* GIVEN EXERCISE
Reproduce all lines of the listing below in which the word "their" occurs.

Entries taken from a collection:

┌────────

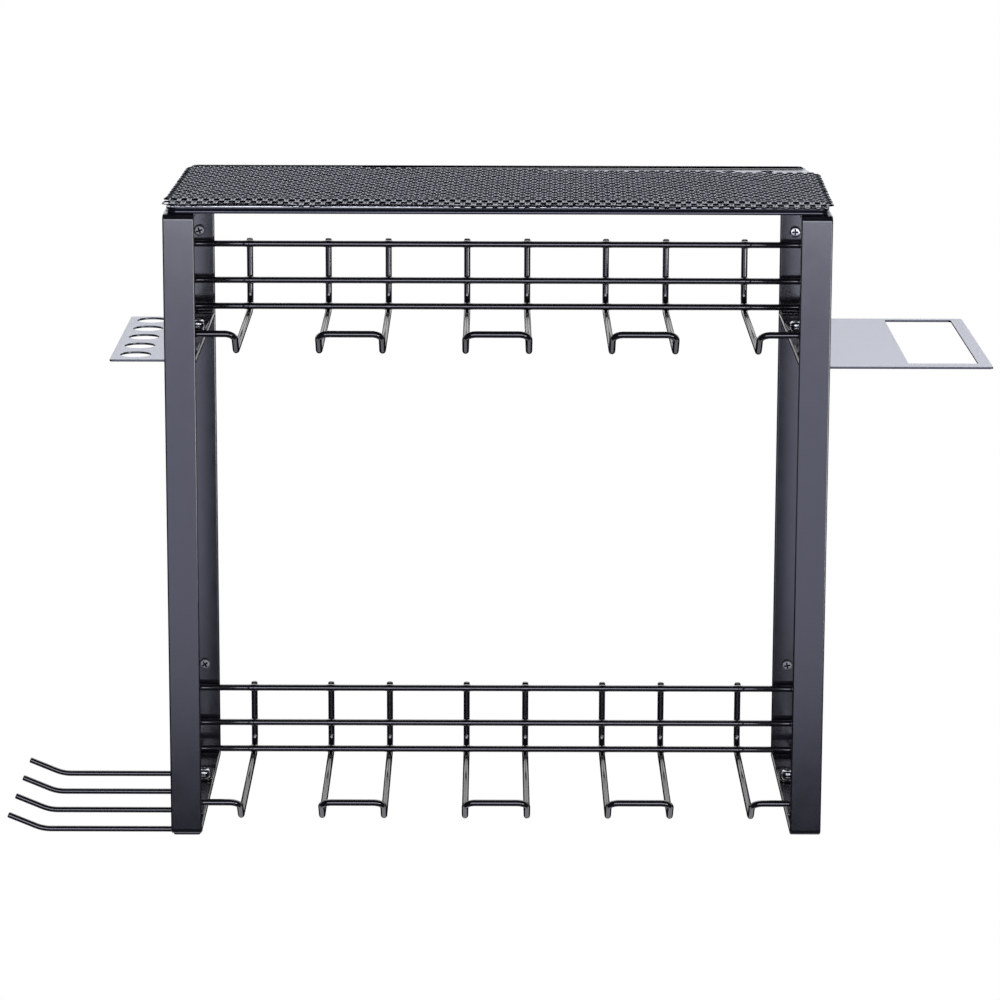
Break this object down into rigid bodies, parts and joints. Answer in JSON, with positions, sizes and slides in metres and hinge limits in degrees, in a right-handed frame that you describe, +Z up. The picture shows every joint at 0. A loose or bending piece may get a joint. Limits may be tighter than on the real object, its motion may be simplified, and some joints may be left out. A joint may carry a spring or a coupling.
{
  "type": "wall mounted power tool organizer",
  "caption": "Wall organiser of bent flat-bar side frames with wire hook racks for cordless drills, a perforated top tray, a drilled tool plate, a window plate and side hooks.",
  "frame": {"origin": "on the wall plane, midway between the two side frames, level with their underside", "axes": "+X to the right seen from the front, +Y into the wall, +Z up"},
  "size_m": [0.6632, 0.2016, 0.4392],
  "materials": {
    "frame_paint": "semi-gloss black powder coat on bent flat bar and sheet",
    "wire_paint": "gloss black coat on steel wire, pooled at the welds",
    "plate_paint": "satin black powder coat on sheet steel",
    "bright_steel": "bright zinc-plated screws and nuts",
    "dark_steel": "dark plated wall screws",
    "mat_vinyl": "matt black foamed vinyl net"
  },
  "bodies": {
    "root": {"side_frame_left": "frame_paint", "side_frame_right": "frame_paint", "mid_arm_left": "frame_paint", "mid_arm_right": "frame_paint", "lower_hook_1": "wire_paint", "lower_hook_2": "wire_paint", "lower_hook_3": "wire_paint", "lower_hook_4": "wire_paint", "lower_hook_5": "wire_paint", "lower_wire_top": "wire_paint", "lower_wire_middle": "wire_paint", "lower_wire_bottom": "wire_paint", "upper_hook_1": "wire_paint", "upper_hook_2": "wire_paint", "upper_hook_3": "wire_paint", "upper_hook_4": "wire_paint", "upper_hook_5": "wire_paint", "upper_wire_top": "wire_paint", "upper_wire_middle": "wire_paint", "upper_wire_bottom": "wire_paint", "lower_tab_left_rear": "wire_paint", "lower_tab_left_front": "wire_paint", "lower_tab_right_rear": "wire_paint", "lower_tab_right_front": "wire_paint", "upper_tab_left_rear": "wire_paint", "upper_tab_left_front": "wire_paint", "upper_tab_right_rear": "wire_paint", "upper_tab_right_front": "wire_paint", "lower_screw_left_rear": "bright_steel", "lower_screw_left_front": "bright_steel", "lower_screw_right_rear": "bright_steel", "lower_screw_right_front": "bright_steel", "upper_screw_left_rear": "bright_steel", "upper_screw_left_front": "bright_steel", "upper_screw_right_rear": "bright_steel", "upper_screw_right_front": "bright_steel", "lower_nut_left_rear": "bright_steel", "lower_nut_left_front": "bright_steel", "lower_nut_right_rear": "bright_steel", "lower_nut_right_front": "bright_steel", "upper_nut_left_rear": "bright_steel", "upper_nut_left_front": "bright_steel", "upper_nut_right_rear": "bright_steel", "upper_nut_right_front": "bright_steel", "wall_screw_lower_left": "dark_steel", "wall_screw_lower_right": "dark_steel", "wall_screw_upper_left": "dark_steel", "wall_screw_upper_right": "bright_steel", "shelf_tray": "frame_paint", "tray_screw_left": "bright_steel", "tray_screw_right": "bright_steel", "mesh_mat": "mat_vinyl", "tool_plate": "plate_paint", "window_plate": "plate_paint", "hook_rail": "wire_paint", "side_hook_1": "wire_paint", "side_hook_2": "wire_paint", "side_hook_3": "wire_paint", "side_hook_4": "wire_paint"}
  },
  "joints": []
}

└────────
┌────────

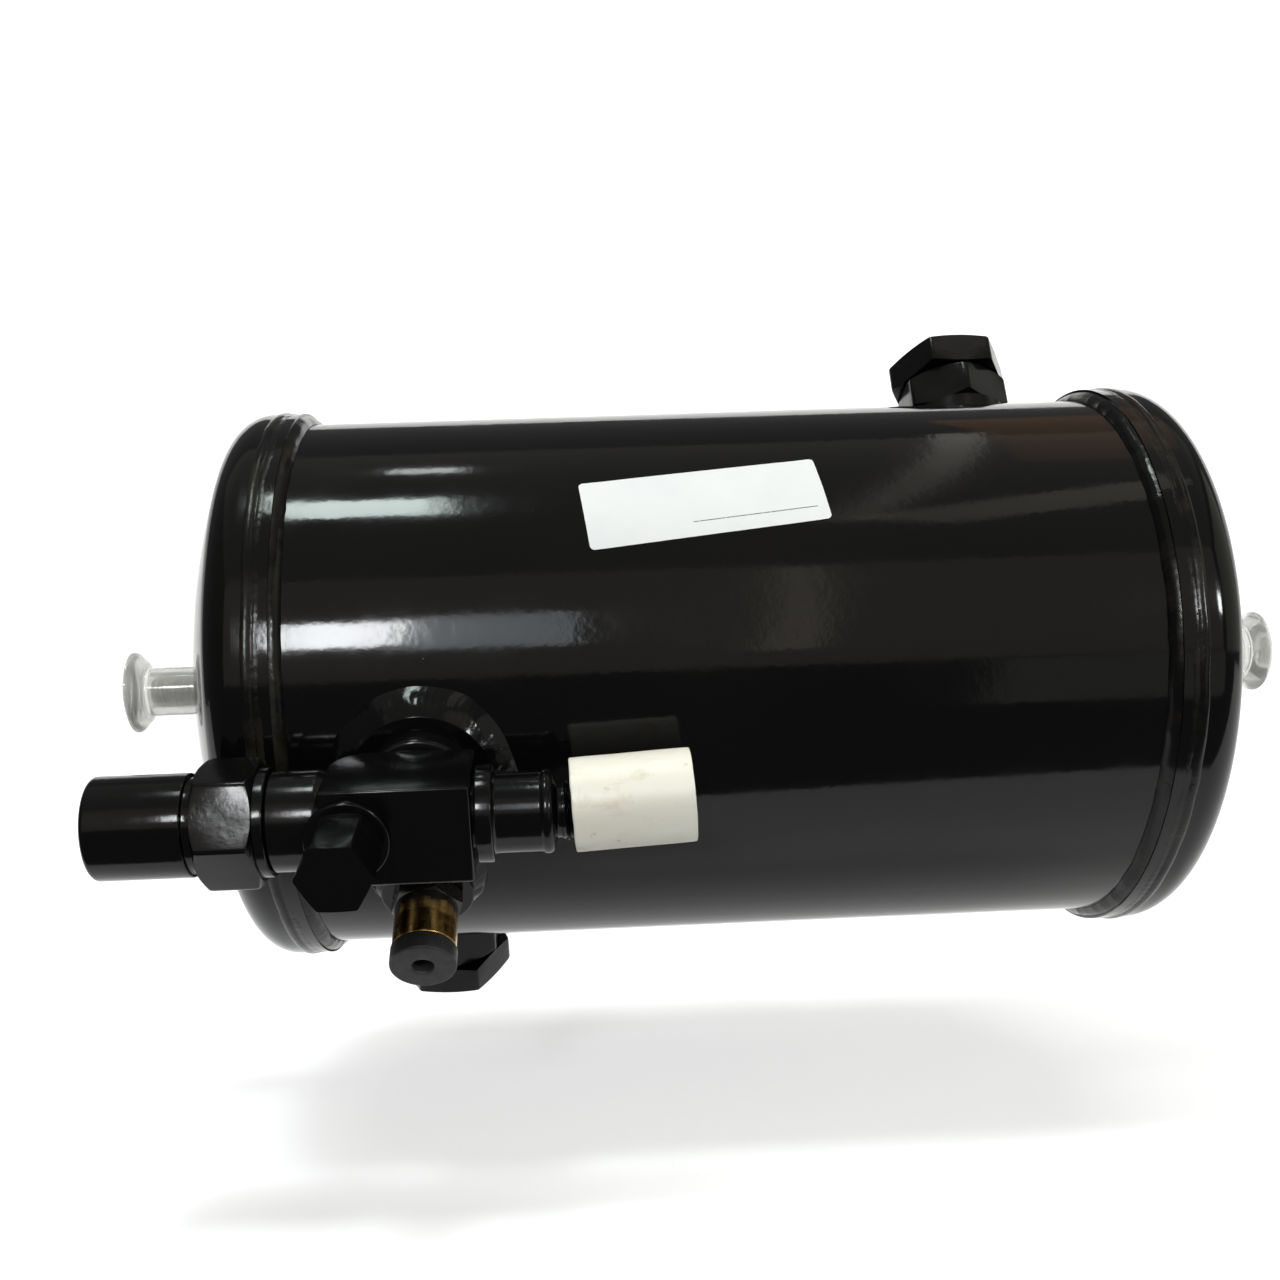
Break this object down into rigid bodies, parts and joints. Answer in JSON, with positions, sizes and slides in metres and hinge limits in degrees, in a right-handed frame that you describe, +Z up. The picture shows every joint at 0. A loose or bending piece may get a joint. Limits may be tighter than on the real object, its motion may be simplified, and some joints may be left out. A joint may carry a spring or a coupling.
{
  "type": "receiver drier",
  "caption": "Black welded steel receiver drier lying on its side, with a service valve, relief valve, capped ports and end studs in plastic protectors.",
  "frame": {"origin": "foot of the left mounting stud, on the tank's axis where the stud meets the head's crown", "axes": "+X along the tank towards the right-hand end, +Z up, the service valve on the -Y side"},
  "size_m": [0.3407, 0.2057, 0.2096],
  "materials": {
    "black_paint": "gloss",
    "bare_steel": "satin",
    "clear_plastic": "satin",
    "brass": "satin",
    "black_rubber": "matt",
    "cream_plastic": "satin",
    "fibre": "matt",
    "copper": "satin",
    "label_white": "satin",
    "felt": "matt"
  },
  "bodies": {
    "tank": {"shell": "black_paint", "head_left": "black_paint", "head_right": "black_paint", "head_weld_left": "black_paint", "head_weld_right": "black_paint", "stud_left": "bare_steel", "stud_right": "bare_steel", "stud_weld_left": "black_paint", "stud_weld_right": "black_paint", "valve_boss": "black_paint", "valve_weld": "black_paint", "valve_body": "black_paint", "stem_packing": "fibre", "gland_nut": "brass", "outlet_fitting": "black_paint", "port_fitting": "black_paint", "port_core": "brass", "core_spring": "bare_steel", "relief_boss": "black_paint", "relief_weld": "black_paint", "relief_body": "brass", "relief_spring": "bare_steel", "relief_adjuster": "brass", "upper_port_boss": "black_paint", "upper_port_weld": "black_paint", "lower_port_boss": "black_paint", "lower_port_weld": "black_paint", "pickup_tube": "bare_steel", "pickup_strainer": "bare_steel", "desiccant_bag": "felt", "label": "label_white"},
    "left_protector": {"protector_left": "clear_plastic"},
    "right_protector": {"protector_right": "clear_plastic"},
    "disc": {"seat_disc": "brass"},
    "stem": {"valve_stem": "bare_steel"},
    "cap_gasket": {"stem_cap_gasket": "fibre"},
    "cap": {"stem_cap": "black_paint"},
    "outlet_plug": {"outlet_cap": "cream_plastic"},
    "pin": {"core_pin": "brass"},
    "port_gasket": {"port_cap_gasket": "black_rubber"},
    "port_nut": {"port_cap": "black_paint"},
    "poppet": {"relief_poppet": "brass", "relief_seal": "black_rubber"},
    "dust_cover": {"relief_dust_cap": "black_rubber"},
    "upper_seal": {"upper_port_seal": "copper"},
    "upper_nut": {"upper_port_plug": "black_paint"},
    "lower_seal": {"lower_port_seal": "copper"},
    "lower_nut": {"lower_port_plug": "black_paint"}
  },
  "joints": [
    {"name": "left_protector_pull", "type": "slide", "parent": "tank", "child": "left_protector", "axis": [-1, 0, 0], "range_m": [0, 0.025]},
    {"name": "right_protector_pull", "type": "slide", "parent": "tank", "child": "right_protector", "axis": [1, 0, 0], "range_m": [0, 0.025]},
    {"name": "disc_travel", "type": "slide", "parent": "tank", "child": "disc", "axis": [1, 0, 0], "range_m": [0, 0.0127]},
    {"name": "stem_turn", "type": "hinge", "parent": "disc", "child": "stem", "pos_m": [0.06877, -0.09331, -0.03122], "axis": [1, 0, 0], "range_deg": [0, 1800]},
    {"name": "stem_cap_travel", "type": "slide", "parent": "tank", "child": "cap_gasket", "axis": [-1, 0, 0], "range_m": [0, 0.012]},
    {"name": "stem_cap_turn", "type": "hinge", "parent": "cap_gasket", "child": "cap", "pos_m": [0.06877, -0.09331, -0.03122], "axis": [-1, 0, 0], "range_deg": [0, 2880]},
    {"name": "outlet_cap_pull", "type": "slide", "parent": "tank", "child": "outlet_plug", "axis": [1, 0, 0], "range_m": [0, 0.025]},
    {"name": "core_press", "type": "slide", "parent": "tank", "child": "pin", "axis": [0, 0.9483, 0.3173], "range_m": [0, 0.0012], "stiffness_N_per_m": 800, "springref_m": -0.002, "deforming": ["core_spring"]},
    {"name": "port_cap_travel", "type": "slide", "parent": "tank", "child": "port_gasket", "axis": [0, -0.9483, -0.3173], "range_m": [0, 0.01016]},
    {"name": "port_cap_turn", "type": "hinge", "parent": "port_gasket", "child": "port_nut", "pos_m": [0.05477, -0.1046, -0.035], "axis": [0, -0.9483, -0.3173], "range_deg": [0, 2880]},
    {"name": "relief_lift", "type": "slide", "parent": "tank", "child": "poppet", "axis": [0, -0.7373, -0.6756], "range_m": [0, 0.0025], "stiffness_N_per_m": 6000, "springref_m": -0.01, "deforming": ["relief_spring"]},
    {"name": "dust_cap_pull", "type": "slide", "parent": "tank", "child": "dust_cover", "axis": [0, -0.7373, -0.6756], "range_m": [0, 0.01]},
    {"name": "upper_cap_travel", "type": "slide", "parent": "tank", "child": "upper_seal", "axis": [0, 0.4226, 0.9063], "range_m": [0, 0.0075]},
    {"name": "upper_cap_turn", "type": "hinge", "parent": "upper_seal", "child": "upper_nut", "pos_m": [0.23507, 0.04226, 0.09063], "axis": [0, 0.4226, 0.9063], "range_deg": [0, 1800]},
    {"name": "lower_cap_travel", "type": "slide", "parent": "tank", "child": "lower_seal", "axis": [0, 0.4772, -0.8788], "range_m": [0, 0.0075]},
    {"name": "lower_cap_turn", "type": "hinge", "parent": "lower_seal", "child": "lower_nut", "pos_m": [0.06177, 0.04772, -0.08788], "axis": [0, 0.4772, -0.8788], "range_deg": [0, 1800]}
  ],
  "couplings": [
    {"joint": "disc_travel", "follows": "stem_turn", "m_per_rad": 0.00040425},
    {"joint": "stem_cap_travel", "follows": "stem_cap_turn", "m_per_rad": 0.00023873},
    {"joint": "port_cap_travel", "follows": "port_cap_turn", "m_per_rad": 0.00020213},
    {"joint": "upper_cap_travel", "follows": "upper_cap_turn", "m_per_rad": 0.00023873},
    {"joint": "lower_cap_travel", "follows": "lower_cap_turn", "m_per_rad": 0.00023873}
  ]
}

└────────
┌────────

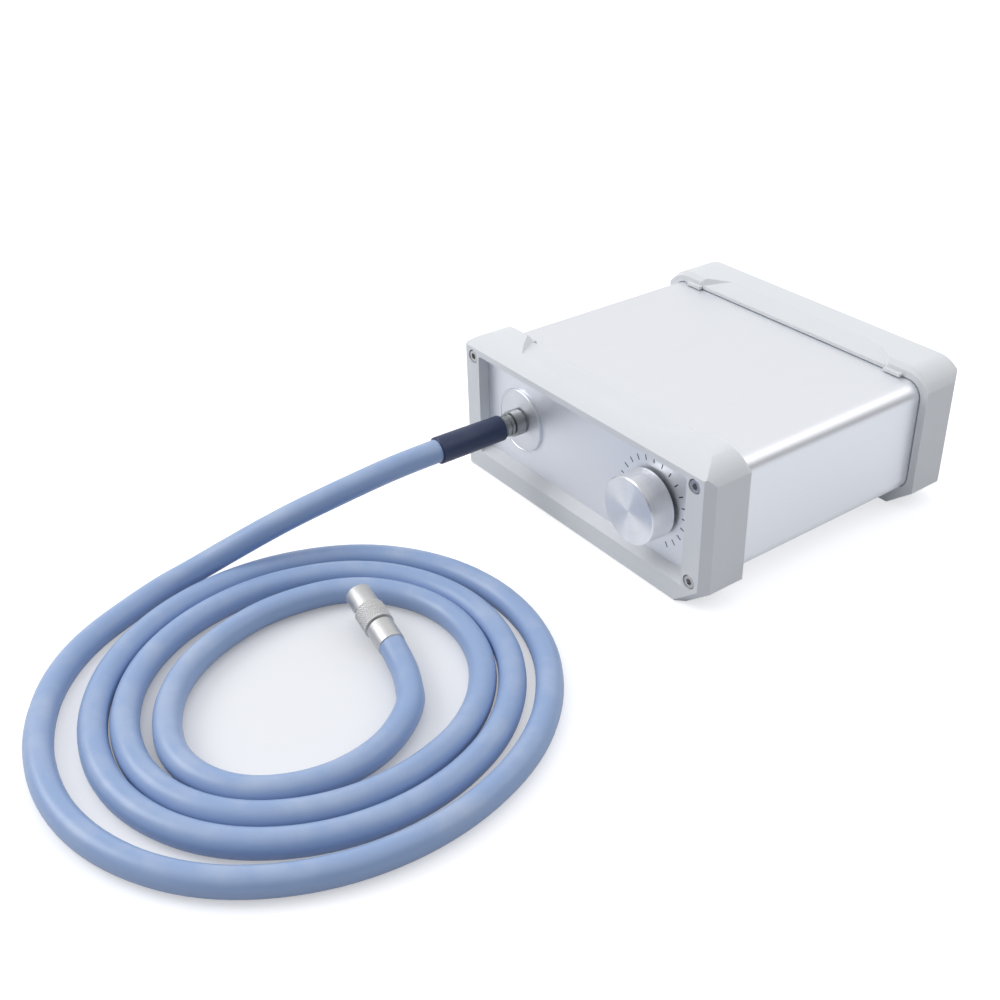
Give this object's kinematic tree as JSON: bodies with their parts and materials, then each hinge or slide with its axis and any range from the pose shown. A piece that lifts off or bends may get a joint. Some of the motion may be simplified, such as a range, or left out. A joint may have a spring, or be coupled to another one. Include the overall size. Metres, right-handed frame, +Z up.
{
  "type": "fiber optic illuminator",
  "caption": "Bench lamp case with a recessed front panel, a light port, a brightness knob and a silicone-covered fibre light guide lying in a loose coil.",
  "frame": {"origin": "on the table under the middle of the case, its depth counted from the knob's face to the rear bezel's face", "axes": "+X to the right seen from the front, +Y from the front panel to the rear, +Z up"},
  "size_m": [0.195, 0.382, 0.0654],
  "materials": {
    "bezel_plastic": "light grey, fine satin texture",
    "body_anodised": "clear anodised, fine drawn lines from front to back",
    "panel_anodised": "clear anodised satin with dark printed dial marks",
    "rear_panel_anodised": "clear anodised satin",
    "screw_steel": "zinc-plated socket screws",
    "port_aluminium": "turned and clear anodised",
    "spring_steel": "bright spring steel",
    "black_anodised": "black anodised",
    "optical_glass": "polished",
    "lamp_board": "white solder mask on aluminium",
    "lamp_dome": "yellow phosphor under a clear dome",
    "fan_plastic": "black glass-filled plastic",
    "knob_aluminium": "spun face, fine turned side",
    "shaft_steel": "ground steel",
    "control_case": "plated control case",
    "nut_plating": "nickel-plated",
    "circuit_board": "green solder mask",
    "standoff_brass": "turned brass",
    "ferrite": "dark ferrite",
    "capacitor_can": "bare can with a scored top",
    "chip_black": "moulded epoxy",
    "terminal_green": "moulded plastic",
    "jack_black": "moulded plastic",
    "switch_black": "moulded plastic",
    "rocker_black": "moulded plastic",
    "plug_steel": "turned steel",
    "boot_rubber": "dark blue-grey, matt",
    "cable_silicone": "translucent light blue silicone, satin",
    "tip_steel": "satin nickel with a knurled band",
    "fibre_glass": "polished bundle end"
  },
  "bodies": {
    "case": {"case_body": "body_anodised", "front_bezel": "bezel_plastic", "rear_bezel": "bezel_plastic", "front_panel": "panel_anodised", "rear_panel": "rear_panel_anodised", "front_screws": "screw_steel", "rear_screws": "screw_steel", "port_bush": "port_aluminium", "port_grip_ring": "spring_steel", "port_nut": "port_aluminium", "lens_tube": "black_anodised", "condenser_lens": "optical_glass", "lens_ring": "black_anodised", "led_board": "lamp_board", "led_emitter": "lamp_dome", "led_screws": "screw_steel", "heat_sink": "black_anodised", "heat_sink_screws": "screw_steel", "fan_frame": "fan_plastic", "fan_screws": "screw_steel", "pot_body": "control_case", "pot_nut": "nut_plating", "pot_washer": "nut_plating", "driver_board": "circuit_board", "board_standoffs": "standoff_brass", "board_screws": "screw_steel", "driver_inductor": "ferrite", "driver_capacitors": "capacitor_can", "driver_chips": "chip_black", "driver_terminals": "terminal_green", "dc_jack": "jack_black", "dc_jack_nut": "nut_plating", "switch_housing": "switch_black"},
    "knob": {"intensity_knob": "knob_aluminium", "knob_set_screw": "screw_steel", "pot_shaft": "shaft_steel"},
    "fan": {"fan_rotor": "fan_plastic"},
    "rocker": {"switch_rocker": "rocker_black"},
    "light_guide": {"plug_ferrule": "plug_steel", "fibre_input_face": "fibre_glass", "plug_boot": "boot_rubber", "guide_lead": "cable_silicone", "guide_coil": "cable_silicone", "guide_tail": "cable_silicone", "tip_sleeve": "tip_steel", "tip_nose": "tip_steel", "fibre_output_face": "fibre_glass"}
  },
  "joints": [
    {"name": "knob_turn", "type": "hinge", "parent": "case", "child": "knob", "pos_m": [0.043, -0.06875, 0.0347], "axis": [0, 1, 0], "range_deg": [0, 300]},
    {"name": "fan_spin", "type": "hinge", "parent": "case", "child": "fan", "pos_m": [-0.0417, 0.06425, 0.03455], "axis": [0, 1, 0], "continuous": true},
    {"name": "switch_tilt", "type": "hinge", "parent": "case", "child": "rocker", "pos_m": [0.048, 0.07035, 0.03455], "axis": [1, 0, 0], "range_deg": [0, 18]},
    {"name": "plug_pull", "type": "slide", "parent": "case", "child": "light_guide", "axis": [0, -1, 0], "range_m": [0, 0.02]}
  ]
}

└────────

* CORRECT OUTPUT
  "frame": {"origin": "on the wall plane, midway between the two side frames, level with their underside", "axes": "+X to the right seen from the front, +Y into the wall, +Z up"},
Give this object's kinematic tree as JSON: bodies with their parts and materials, then each hinge or slide with its axis and any range from the pose shown. A piece that lifts off or bends may get a joint. Some of the motion may be simplified, such as a range, or left out. A joint may have a spring, or be coupled to another one. Include the overall size. Metres, right-handed frame, +Z up.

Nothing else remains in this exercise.